Topic: EGS of many-sorted combinatorial species

Peva Blanchard (Aug 02 2024 at 10:54):

A (single-sorted) combinatorial species is a functor $F : B \to B$ where $B$ is the groupoid of finite sets with bijections. The exponential generating series of $F$ is

$$F_{egs}(z) = \sum_{n \ge 0} |F[n]| \cdot \frac{z^n}{n!}$$

There is a generalization of species to model many-sorted data. Let $S$ be a finite set of sorts. A (finite) colored set is a function $\chi: U \to S$ where $U$ is a finite set. Let $B_S$ denote the groupoid of finite colored sets with color-preserving bijections. A $S$-sorted combinatorial species is a functor $F: B_S \to B$.
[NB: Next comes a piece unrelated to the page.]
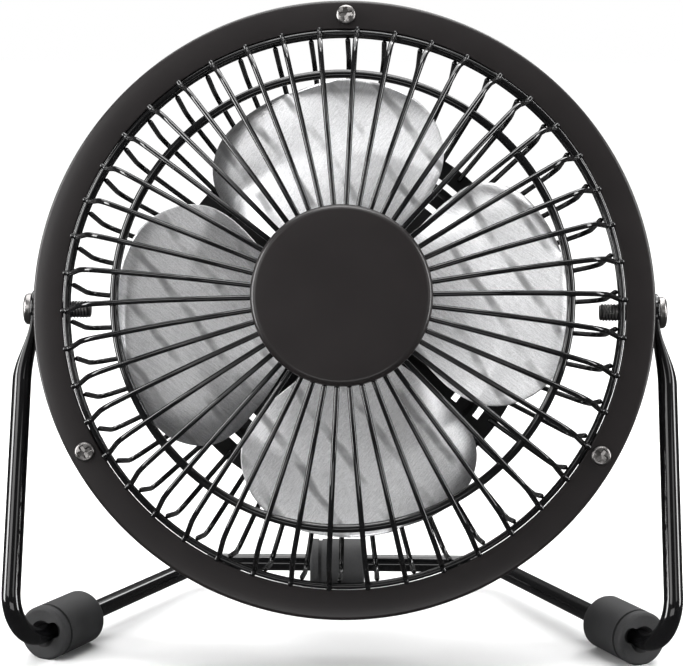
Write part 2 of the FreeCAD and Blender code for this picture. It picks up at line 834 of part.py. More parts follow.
def make_grub_screw():
    """The grub screw that grips the shaft."""
    middle = blade_plate_z - blade_plate_t - hub_length / 2
    return cylinder(grub_screw_r, V(0, shaft_r, middle), V(0, hub_r - grub_screw_sink, middle))


def make_blade_plate():
    """The round plate that the blades are riveted to."""
    plate = tube(blade_plate_r, hub_neck_r, blade_plate_z - blade_plate_t, blade_plate_z)
    return plate.cut(Part.makeCompound(rivet_places(rivet_cutter())))


def rivet_cutter():
    """The hole that a rivet fills."""
    return disc(rivet_r, blade_plate_z - blade_plate_t - 1, blade_plate_z + blade_t + 1)


def rivet_places(shape):
    """The shape at both rivets of each blade."""
    middle = (blade_outline[0][1] + blade_outline[0][2]) / 2
    placed = []
    for k in range(blade_count):
        for spread in (-rivet_spread / 2, rivet_spread / 2):
            angle = blade_first + middle + spread + k * 360.0 / blade_count
            placed.append(turned(moved(shape, V(0, rivet_ring_r, 0)), angle))
    return placed


def blade_height(part, radius):
    """How far the middle of the sheet stands ahead of the blade's mean plane."""
    growth = (radius - blade_flat_r) / (blade_twist_r - blade_flat_r)
    growth = min(1.0, max(0.0, growth))
    curl = max(0.0, 1 - part / blade_curl_part) ** 2
    return growth * (blade_rise * (part - 0.5) - blade_curl * curl)


def blade_surface(z):
    """One face of a blade, through a grid of points."""
    parts = (0.0, 0.06, 0.12, 0.2, 0.35, 0.5, 0.65, 0.8, 0.9, 1.0)
    grid = []
    for radius, first, last in blade_outline:
        grid.append([
            around(first + (last - first) * part, radius, z + blade_height(part, radius))
            for part in parts
        ])
    surface = Part.BSplineSurface()
    surface.interpolate(grid)
    return surface.toShape()


def make_blade():
    """One blade: two faces joined round their edges."""
    back = blade_surface(blade_plate_z)
    front = moved(back, V(0, 0, blade_t))
    sides = [Part.makeRuledSurface(a, b) for a, b in zip(back.Edges, front.Edges)]
    shell = Part.makeShell([back, front] + sides)
    shell.sewShape()
    blade = Part.makeSolid(shell)
    if blade.Volume < 0:
        blade.reverse()
    return turned(blade, blade_first)


def make_blades():
    """The four rolled aluminium blades."""
    holes = Part.makeCompound(rivet_places(rivet_cutter()))
    blades = ring_of(make_blade(), blade_count)
    return Part.makeCompound([blade.cut(holes) for blade in blades])


def make_rivets():
    """Two rivets for each blade."""
    low = blade_plate_z - blade_plate_t
    high = blade_plate_z + blade_t
    rivet = disc(rivet_r, low, high)
    rivet = rivet.fuse(moved(pan_head(rivet_head_r, rivet_head_h), V(0, 0, high)))
    rivet = rivet.fuse(disc(rivet_head_r, low - rivet_head_h / 2, low))
    return Part.makeCompound(rivet_places(rivet))


# -------------------------------------------------------------------- switch
def rocker_pivot_z():
    """The height of the rocker's pivot line."""
    return switch_front_z + rocker_pivot_depth + rocker_dip


def make_switch_body():
    """The switch housing that is snapped into the cover."""
    width, height, depth = switch_body
    body = block(width, height, cover_back_z, cover_back_z + depth, 0, switch_y)
    bezel = block(switch_bezel[0], switch_bezel[1], switch_front_z, cover_back_z, 0, switch_y)
    body = body.fuse(bezel)
    pivot_z_local = rocker_pivot_z()
    floor = pivot_z_local + rocker_foot + rocker_floor_gap
    body = body.cut(block(switch_cavity[0], switch_cavity[1], switch_front_z - 1, floor, 0, switch_y))
    reach = rocker_size[1] / 2 + rocker_pin_length + rocker_pin_gap
    start = V(0, switch_y - reach, pivot_z_local)
    end = V(0, switch_y + reach, pivot_z_local)
    return body.cut(cylinder(rocker_pin_r + running_gap, start, end))


def make_rocker():
    """The rocker, tipped to its off side, with its two pins."""
    half = rocker_size[0] / 2
    z = rocker_pivot_z()
    low_side = rocker_size[1] / 2
    foot = half * rocker_foot_part
    outline = [
        V(-half, 0, -rocker_edge), V(-half + rocker_edge, 0, -rocker_rise),
        V(0, 0, -rocker_rise + rocker_dish),
        V(half - rocker_edge, 0, -rocker_rise), V(half, 0, -rocker_edge),
        V(foot, 0, rocker_foot), V(-foot, 0, rocker_foot),
    ]
    face = Part.Face(Part.makePolygon(outline + outline[:1]))
    body = moved(face, V(0, -low_side, 0)).extrude(V(0, 2 * low_side, 0))
    pin = low_side + rocker_pin_length
    body = body.fuse(cylinder(rocker_pin_r, V(0, -pin, 0), V(0, pin, 0)))
    body.rotate(V(0, 0, 0), V(0, 1, 0), -rocker_tilt)
    return moved(body, V(0, switch_y, z))


def make_switch_terminals():
    """The switch's two solder tabs."""
    low = cover_back_z + switch_body[2]
    tab = block(terminal_w, terminal_t, low, low + terminal_length, 0, switch_y)
    return Part.makeCompound([moved(tab, V(s * switch_terminal_x, 0, 0)) for s in (-1, 1)])


def make_gland():
    """The rubber grommet that the lead comes out of."""
    inner = cover_back_z + cover_wall
    gland = disc(gland_flange_r, cover_back_z - gland_flange_t, cover_back_z, 0, gland_y)
    gland = gland.fuse(disc(gland_r, cover_back_z, inner, 0, gland_y))
    gland = gland.fuse(disc(gland_flange_r, inner, inner + gland_flange_t, 0, gland_y))
    bore = disc(gland_bore_r, cover_back_z - 5, inner + 5, 0, gland_y)
    return gland.cut(bore)


# --------------------------------------------------------------------- build
def stand_nodes():
    return {
        "stand_frame": make_stand_frame(),
        "front_left_foot": make_front_foot(-1),
        "front_right_foot": make_front_foot(1),
        "rear_foot": make_rear_foot(),
    }


def guard_nodes():
    return {
        "rim": make_rim(),
        "pivot_screws": both_sides(make_pivot_screw()),
        "pivot_nuts": both_sides(make_pivot_nut()),
        "pivot_washers": both_sides(make_pivot_washer()),
        "front_spokes": make_spokes(),
        "front_mid_ring": make_mid_ring(),
        "front_outer_ring": make_outer_ring(ring_z),
        "centre_disc": make_centre_disc(),
        "front_hub_plate": make_hub_plate(),
        "guard_lugs": make_lugs(),
        "flange_screws": make_flange_screws(),
        "rear_outer_ring": make_outer_ring(rear_ring_z),
        "rear_wires": make_cage_wires(),
        "rear_plate": make_rear_plate(),
        "motor_cover": make_cover(),
        "cover_screws": make_cover_screws(),
    }


def motor_nodes():
    return {
        "motor_can": make_motor_can(),
        "motor_screws": make_motor_screws(),
        "motor_end_cap": make_end_cap(),
        "front_bush": make_front_bush(),
        "rear_bush": make_rear_bush(),
        "motor_magnets": make_magnets(),
        "motor_brushes": make_brushes(),
        "motor_terminals": make_terminals(),
        "switch_body": make_switch_body(),
        "switch_terminals": make_switch_terminals(),
        "switch_rocker": make_rocker(),
        "cable_gland": make_gland(),
    }


def rotor_nodes():
    return {
        "motor_shaft": make_shaft(),
        "armature_core": make_armature_core(),
        "armature_windings": make_windings(),
        "commutator": make_commutator(),
        "blade_hub": make_hub(),
        "grub_screw": make_grub_screw(),
        "blade_plate": make_blade_plate(),
        "blades": make_blades(),
        "blade_rivets": make_rivets(),
    }


def main():
    os.makedirs("parts", exist_ok=True)
    nodes = stand_nodes()
    for group in (guard_nodes(), motor_nodes(), rotor_nodes()):
        for name, shape in group.items():
            nodes[name] = in_head(shape)
    for name, shape in nodes.items():
        shape.exportStep("parts/" + name + ".step")
    print("rim centre", rim_centre)
    print("fan axis", head_frame.Rotation.multVec(V(0, 0, 1)))
    print("rocker pivot", head_frame.multVec(V(0, switch_y, rocker_pivot_z())))
    print("rocker axis", head_frame.Rotation.multVec(V(0, 1, 0)))


main()
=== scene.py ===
import json
import math
import bmesh
import bpy
from mathutils import Matrix, Vector


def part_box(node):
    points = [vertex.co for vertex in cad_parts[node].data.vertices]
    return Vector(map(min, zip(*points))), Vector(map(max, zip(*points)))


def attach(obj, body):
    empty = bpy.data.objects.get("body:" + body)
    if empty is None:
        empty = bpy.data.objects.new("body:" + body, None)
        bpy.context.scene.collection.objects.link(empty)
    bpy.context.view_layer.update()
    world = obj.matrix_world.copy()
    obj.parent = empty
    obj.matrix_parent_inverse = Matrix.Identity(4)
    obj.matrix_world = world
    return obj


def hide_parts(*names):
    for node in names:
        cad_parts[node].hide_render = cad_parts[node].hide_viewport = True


bl_info = {
    "name": "Wire Guard Desk Fan",
    "version": (1, 0, 0),
    "blender": (4, 5, 0),
    "location": "3D View > Sidebar > Fan",
    "description": "Builds the wires, pressings, blades and finishes of a small desk fan",
    "category": "Add Mesh",
}

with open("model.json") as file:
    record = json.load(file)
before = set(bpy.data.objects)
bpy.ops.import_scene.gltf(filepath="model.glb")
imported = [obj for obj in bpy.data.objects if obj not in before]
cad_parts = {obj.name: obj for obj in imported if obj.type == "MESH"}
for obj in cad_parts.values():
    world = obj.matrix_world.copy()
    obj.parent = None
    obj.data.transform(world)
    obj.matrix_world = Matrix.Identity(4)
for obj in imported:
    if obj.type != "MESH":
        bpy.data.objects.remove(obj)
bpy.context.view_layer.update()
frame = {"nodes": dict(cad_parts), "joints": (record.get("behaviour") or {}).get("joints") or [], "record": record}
NODES = frame["nodes"]
JOINTS = {joint["name"]: joint for joint in frame["joints"]}
MM = 0.001
FINISH = "worked_"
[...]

One should be able to assign a multi-variate exponential generating series to $F$. Instead of a single variable $z$, we have a variable $z_s$ for every sort $s \in S$. It seems to me that the egs of $F$ should be

$$F_{egs}((z_s ~|~ s \in S)) = \sum_{l \ge 0}\sum_{[\chi] \in Iso(S^l)} |F[\chi]| \cdot \frac{z_{\chi}}{\chi!}$$

where:

• $[\chi]$ runs over the isomorphism classes of colored sets $\{1,\dots,l\} \to S$
• $z_{\chi} = \prod_{1 \le i \le l} z_{\chi(i)}$
• and $\chi! = \prod_{s \in S} m_s!$ where $m_s$ is the number of occurrences of $s$ in $\chi$.

Is it the correct definition?

John Baez (Aug 02 2024 at 11:19):

Yes. Multi-variable species and their generating functions have already been put to good use in Flajolet and Sedgewick's excellent book Analytic Combinatorics. You can get a link to a free copy and see applications to the properties of random permutations in my page Random permutations.
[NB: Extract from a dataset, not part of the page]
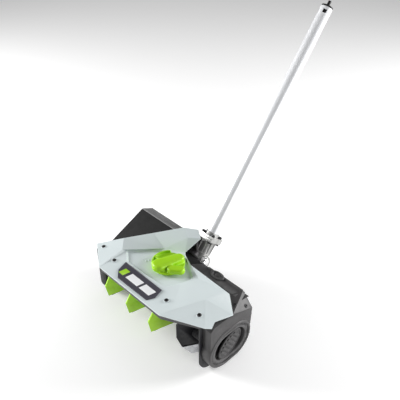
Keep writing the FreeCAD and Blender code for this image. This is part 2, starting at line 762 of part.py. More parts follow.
def gearbox():
    neck = on_pole(cylinder("neck", "neck_radius", "flange_at"), "0")
    flange = on_pole(box("neck_flange", ("2 * flange_half", "2 * flange_half", "flange"), (0, 0, 0)),
                     "flange_at", "-flange_half", "-flange_half")
    case = cylinder("cross_tube", "cross_case", "45", ("-28", "gear_y", "gear_z"), "X")
    foot = box("mount_foot", ("54", "6", "44"), ("-27", WALL_BACK, "gear_z - 22"))
    web = box("mount_web", ("34", "gear_y + 2.5", "26"), ("-17", WALL_BACK, "gear_z - 13"))
    cavities = [
        cylinder("gear_room", "cross_case - 2.6", "28", ("-18", "gear_y", "gear_z"), "X"),
        cylinder("left_seat", "bearing_radius", "12", ("-29", "gear_y", "gear_z"), "X"),
        cylinder("right_seat", "bearing_radius", "12", ("8", "gear_y", "gear_z"), "X"),
        on_pole(cylinder("pinion_room", "neck_radius - 3", "34"), "0"),
        on_pole(cylinder("pinion_seat", "bearing_radius", "16"), "30"),
        on_pole(cylinder("pole_socket", "pole_radius", "30"), "pole_start"),
        *[cylinder(f"foot_hole_{i}", "2.7", "12", (x, f"{WALL_BACK} - 1", z), "Y")
          for i, (x, z) in enumerate(MOUNT_BOLTS)],
        *[on_pole(cylinder(f"neck_flange_hole_{i}", "2.6", "flange + 2"), "flange_at - 1", x, y)
          for i, (x, y) in enumerate(FLANGE_BOLTS)],
    ]
    return cut("gearbox_casting", fuse("gearbox_blank", neck, flange, case, foot, web), *cavities)


FLANGE_BOLTS = [(x, y) for x in ("-bolt_x", "bolt_x") for y in ("-bolt_y", "bolt_y")]
CLAMP_AT = "(flange_at + flange)"


def pole_clamp():
    """The second flange, bolted on the casting, which holds the pole."""
    block = on_pole(box("clamp_block", ("2 * flange_half", "2 * flange_half", "flange"), (0, 0, 0)),
                    CLAMP_AT, "-flange_half", "-flange_half")
    collar = on_pole(cylinder("clamp_collar", "pole_radius + 2.2", "flange + 8"), CLAMP_AT)
    bore = on_pole(cylinder("clamp_bore", "pole_radius", "40"), f"{CLAMP_AT} - 5")
    holes = [on_pole(cylinder(f"clamp_hole_{i}", "2.6", "flange + 2"), f"{CLAMP_AT} - 1", x, y)
             for i, (x, y) in enumerate(FLANGE_BOLTS)]
    return cut("clamp_body", fuse("clamp_blank", block, collar), bore, *holes)


def flange_bolts():
    bolts = []
    for i, (x, y) in enumerate(FLANGE_BOLTS):
        head = on_pole(cylinder(f"flange_bolt_head_{i}", "4.1", "4.5"), f"{CLAMP_AT} + flange", x, y)
        stem = on_pole(cylinder(f"flange_bolt_stem_{i}", "2.6", "2 * flange + 1"), "flange_at - 1", x, y)
        nut = on_pole(cylinder(f"flange_bolt_nut_{i}", "4.1", "3.5"), "flange_at - 3.5", x, y)
        bolts.append(fuse(f"flange_bolt_{i}", head, stem, nut))
    return fuse("flange_bolt_set", *bolts)


def pole_tube():
    outer = on_pole(cylinder("pole_outside", "pole_radius", "pole_length"), "pole_start")
    inner = on_pole(cylinder("pole_inside", "pole_radius - pole_wall", "pole_length + 2"),
                    "pole_start - 1")
    square = [("-hole / 2", "0"), ("hole / 2", "0"), ("hole / 2", "pole_radius + 5"),
              ("-hole / 2", "pole_radius + 5")]
    locating_hole = on_pole(prism("locating_hole", "XY", square, "0", "hole"), f"{POLE_END} - hole_drop")
    facing = pole_rotation().multiply(FreeCAD.Rotation(Vector(0, 0, 1), size("hole_turn")))
    locating_hole.setExpression("Placement.Rotation.Angle", None)
    locating_hole.Placement = FreeCAD.Placement(Vector(), facing)
    groove = on_pole(ring("depth_groove", "pole_radius + 1", "pole_radius - groove", "1"),
                     f"{POLE_END} - coupling - 1")
    return cut("pole_body", outer, inner, locating_hole, groove)


def drive_shaft():
    return on_pole(cylinder("drive_rod", "drive_radius", "pole_length + pole_start - 34"), "12")


def shaft_bushes():
    bushes = []
    for i, share in enumerate((0.2, 0.5, 0.8)):
        bush = ring(f"bush_{i}", "pole_radius - pole_wall", "drive_radius + running", "14")
        bushes.append(on_pole(bush, f"pole_start + pole_length * {share}"))
    return fuse("bush_set", *bushes)


POLE_END = "(pole_start + pole_length)"


def end_cap():
    plug = on_pole(cylinder("cap_plug", "pole_radius - pole_wall - gap", "13"), f"{POLE_END} - 13")
    disc = on_pole(cylinder("cap_disc", "pole_radius - groove", "4"), POLE_END)
    stem = on_pole(cylinder("cap_stem", "3.4", "12"), f"{POLE_END} + 4")
    return fuse("cap_body", plug, disc, stem)


# ---------------------------------------------------------------- direction control

KNOB_GRIP = [
    ("-knob_radius + 1", "-20"), ("-22", "-knob_radius + 4"), ("-8", "-knob_radius + 2"), ("2", "-30"),
    ("16", "-knob_radius + 1"), ("28", "-26"), ("29", "-17"), ("4", "-15"), ("knob_radius - 3", "-6"),
    ("knob_radius - 1", "4"), ("24", "17"), ("0", "17"), ("-20", "5"), ("-knob_radius + 1", "-6"),
]


def knob():
    """A round base with a grip on it, forked by a slot on one side."""
    base = cylinder("knob_base", "knob_radius", "9")
    grip = prism("knob_grip", "XY", KNOB_GRIP, "9", "knob_height - 9.5")
    socket = cylinder("knob_socket", "spindle", "16", (0, 0, -1))
    body = cut("knob_body", fuse("knob_blank", base, grip), socket)
    return turn(body, (0, 0, 1), "45", ("0", "knob_y", f"{COVER_TOP} + 0.5"))


def spindle_and_crank():
    rod = cylinder("spindle_rod", "spindle", f"{COVER_TOP} + 15.5 - vane_low", ("0", "knob_y", "vane_low"))
    arm = box("crank_arm", ("8", "crank", "vane_thick"), ("-4", "knob_y - crank", "vane_low"))
    hub = cylinder("crank_hub", "7", "vane_thick", ("0", "knob_y", "vane_low"))
    eye = cylinder("crank_eye", "5", "vane_thick", ("0", "knob_y - crank", "vane_low"))
    hole = cylinder("crank_pin_hole", "2 + running", "20", ("0", "knob_y - crank", "vane_low - 5"))
    return cut("crank_body", fuse("crank_blank", rod, arm, hub, eye), hole)


def spindle_bush():
    return ring("bush_body", "spindle * 2", "spindle + running", "deck + cover",
                ("0", "knob_y", "deck_low"))


def link_bar():
    bar = box("link_strip", ("2 * vane_x + 12", "8", "link"),
              ("-vane_x - 6", "knob_y - crank - 4", LINK_LOW))
    pins = [cylinder(f"link_pin_{i}", "2", f"{LINK_LOW} - vane_low", (x, "knob_y - crank", "vane_low"))
            for i, x in enumerate(("-vane_x", "0", "vane_x"))]
    return fuse("link_body", bar, *pins)


def vane(name, x):
    arm = box(name + "_arm", ("8", "vane_front - vane_length + 2", "vane_thick"),
              (f"({x}) - 4", "knob_y - vane_front + vane_length - 2", "vane_low"))
    fin = box(name + "_fin", ("3", "vane_length", f"{VANE_TOP} - vane_deep"),
              (f"({x}) - 1.5", "knob_y - vane_front", "vane_deep"))
    eye = cylinder(name + "_eye", "7", "vane_thick", (x, "knob_y", "vane_low"))
    pin_hole = cylinder(name + "_pin_hole", "3 + running", "20", (x, "knob_y", "vane_low - 5"))
    link_hole = cylinder(name + "_link_hole", "2 + gap", "20", (x, "knob_y - crank", "vane_low - 5"))
    return cut(name + "_body", fuse(name + "_blank", arm, fin, eye), pin_hole, link_hole)


def vane_pins():
    pins = []
    for i, x in enumerate(("-vane_x", "vane_x")):
        stem = cylinder(f"vane_pin_stem_{i}", "3", f"{DECK_TOP} - vane_low + 1.6",
                        (x, "knob_y", "vane_low - 1.6"))
        head = cylinder(f"vane_pin_head_{i}", "5.5", "1.3", (x, "knob_y", "vane_low - 1.6"))
        spacer = cylinder(f"vane_pin_spacer_{i}", "5.5", f"deck_low - {VANE_TOP} - gap",
                          (x, "knob_y", f"{VANE_TOP} + gap"))
        pins.append(fuse(f"vane_pin_{i}", stem, head, spacer))
    return fuse("vane_pin_set", *pins)


# ---------------------------------------------------------------- the pieces

node("housing", housing())
node("top_cover", top_cover())
node("left_end_plate", left_end_plate())
node("left_belt_cover", left_belt_cover())
node("right_end_plate", right_end_plate())
node("right_side_cover", side_cover())
node("scraper_blade", scraper())
node("scraper_bolts", scraper_bolts())
node("badge_plate", badge())
node("cover_screws", cover_screws())
node("side_cover_screws", side_screws())

node("auger_shaft", auger_shaft())
node("auger_hub", auger_hub())
for number, share in enumerate(STATIONS + BACK_STATIONS, start=1):
    back = share in BACK_STATIONS
    node(f"paddle_{number}",
         blade(f"paddle_{number}", PADDLE_OUTLINE, "-paddle / 2", "paddle", share, back))
    node(f"paddle_strip_{number}",
         blade(f"strip_{number}", STRIP_OUTLINE, "-paddle / 2 - strip", "strip", share, back))
for name, share, back in (("end_paddle", 0.878, False), ("rear_end_paddle", 0.787, True)):
    node(name, blade(name, END_OUTLINE, "-paddle / 2", "paddle", share, back))
    node(name + "_tip", blade(name + "_tip", TIP_OUTLINE, "paddle / 2", "tip", share, back))
node("auger_bearing_left", bearing("auger_bearing_l", "journal + running",
                                   (f"{CHAMBER_LEFT} - plate", "auger_y", "auger_z")))
node("auger_bearing_right", bearing("auger_bearing_r", "journal + running",
                                    ("half_width - 1", "auger_y", "auger_z")))
node("bearing_carrier", bearing_carrier())
node("carrier_bolts", carrier_bolts())
node("auger_shaft_nut", ring("auger_nut", "9", "journal", "3",
                             ("half_width + 6.5", "auger_y", "auger_z"), "X"))

node("auger_belt_pulley", pulley("auger_wheel", "auger_pulley", "journal", "auger_y", "auger_z"))
node("drive_belt_pulley", pulley("drive_wheel", "drive_pulley", "cross_radius", "gear_y", "gear_z"))
node("drive_belt", drive_belt())
node("cross_shaft", cylinder("cross_rod", "cross_radius", f"16 - ({PULLEY_X} - 1)",
                             (f"{PULLEY_X} - 1", "gear_y", "gear_z"), "X"))
node("cross_shaft_bearing", bearing("cross_bearing_far", "cross_radius + running",
                                    (f"{CHAMBER_LEFT} - plate", "gear_y", "gear_z")))
node("gearbox_bearing_left", bearing("cross_bearing_left", "cross_radius + running",
                                     ("-26", "gear_y", "gear_z")))
node("gearbox_bearing_right", bearing("cross_bearing_right", "cross_radius + running",
                                      ("9.5", "gear_y", "gear_z")))
node("bevel_gear", bevel_gear())
node("bevel_pinion", bevel_pinion())
node("pinion_bearing", on_pole(ring("pinion_race", "bearing_radius", "drive_radius + running",
                                    "bearing_width"), "31"))
node("gearbox_body", gearbox())
node("gearbox_end_cap", cone("gearbox_cap", "12", "9", "4", ("17", "gear_y", "gear_z"), "X"))
node("gearbox_bolts", mount_bolts())
node("pole_clamp", pole_clamp())
node("flange_bolts", flange_bolts())
node("pole_tube", pole_tube())
node("drive_shaft", drive_shaft())
node("shaft_bushes", shaft_bushes())
node("end_cap", end_cap())

node("direction_knob", knob())
node("knob_spindle", spindle_and_crank())
node("spindle_bush", spindle_bush())
node("link_bar", link_bar())
node("vane_left", vane("vane_l", "-vane_x"))
node("vane_right", vane("vane_r", "vane_x"))
node("vane_pins", vane_pins())

# ---------------------------------------------------------------- checks and files

doc.recompute()
for thing in doc.Objects:
    if "Invalid" in thing.State or "Error" in thing.State:
        raise RuntimeError(f"{thing.Name} failed: {thing.State}")
for piece in nodes:
    if piece.Shape.isNull() or not piece.Shape.isValid():
        raise RuntimeError(f"{piece.Label} has no valid shape")
for piece in nodes:
    piece.Shape.exportStep(f"parts/{piece.Label}.step")
print(len(nodes), "pieces written")
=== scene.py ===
"""Looks of a snow shovel head on a pole: pale cover, dark housing, green auger paddles and knob.

The row frame is in metres: origin on the ground under the scraper, +X towards the round side
cover, +Y back towards the pole, +Z up. Helper functions take millimetres.
"""

import math

import bmesh
import bpy
from bpy.props import FloatProperty, FloatVectorProperty, IntProperty, PointerProperty
from mathutils import Matrix, Vector
from mathutils.bvhtree import BVHTree


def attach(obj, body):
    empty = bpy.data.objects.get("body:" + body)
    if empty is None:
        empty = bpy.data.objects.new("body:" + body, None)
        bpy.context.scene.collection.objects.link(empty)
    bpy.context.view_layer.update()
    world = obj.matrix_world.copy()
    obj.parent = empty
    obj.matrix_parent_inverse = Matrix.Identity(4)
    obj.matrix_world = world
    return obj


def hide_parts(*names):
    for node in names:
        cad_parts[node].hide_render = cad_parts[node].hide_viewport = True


bl_info = {
    "name": "Snow Shovel Head",
    "version": (1, 0, 0),
    "blender": (4, 5, 0),
    "location": "View3D > Sidebar > Shovel",
    "description": "Builds the visible pieces and finishes of a snow shovel head",
    "category": "Add Mesh",
}

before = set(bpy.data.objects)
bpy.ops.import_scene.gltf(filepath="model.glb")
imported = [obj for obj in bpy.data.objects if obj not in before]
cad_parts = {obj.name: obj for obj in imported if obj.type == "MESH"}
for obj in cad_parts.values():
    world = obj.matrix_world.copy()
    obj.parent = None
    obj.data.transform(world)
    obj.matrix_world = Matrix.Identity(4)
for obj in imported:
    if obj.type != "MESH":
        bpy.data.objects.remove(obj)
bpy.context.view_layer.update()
MM = 0.001
POLE_LEAN = math.radians(38.4)
GEARS = Vector((0, 28.2, 98))
KNOB_AXIS = Vector((0, -57.5, 0))
KNOB_TURN = math.radians(45.9)
# Profile of the roof: its foot, its ridge and the back of the ribbed strip, as (y, z).
ROOF_LEFT, ROOF_RIGHT = -160.6, -28.6
ROOF_FOOT, ROOF_RIDGE, STRIP_BACK = (-80.5, 124), (5.6, 165), (35.0, 151.4)


# ---------------------------------------------------------------- sizes and colours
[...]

By the way, it's also good to use mixed exponential/ordinary generating functions, e.g. for structures like "a permutation of an n-element set with k cycles".

Peva Blanchard (Aug 02 2024 at 12:13):

Great thank you!

Eric M Downes (Aug 02 2024 at 12:20):

The link on Flajolet's (delightfully retro) site is broken atm, but here is a copy of AC (hosted by Sedgewick)

John Baez (Aug 02 2024 at 12:44):

Thanks. I'll update the link.